I have not enjoyed any overseas holidays for a while nor have I needed to add to my fishing rod and reel collections or even to my single malts so my own impression and experience of the current bout of rand weakness was that it was not so far particularly savage. I was therefore astonished to see that against sterling and the euro our currency has in just a few weeks given up more than half the recovery it struggled to compile over the four years following its collapse in the closing weeks of 2001. Although Finance Minister Manual has been telling students that “engineering is more fun than banking”, I would think that any banker on the currency desk would disagree. But someone will soon begin to grumble about building barriers to stop the currency leaking away and so there’s another reason to expect higher interest rates.
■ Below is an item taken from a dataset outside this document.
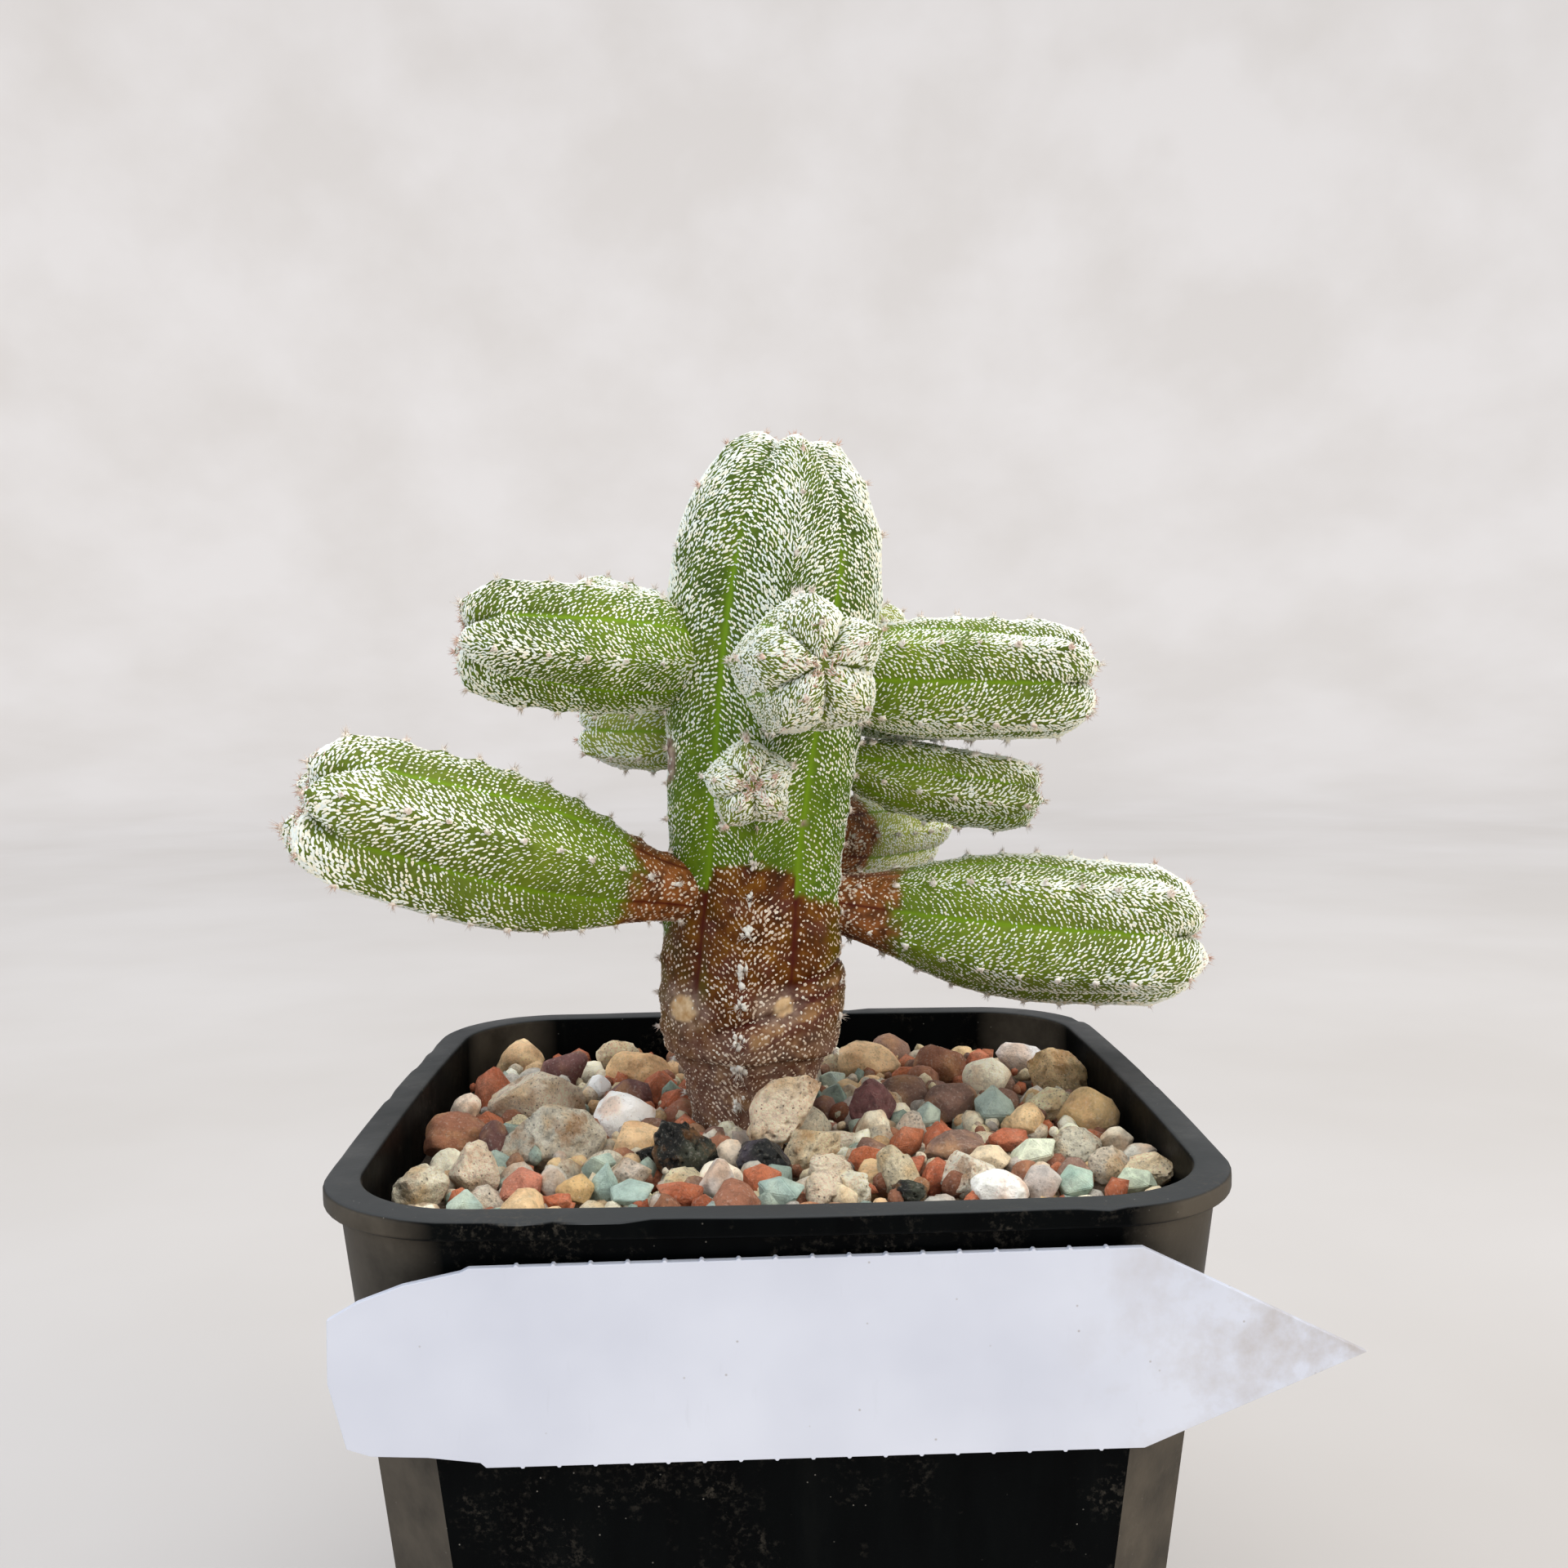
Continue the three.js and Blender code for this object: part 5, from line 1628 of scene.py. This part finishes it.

Now the theory is that when interest rates go up, the stock market goes down. However, so far that theory is getting a thorough pasting. The All Share index returned 5.4% total return in August with some rate-sensitive sectors, like property, doing particularly well. Bonds, on the other hand did not perform at all in August so it looks as if someone is alert to the looming problems.
Do not panic yet, but it looks as if commodity prices (expect for gold) are on the way down. And the All Blacks have called up the A team to deliver the coup de grace in Rustenburg tomorrow. Is there any good news? Oh yes. It’s Spring Day and summer is a’coming in.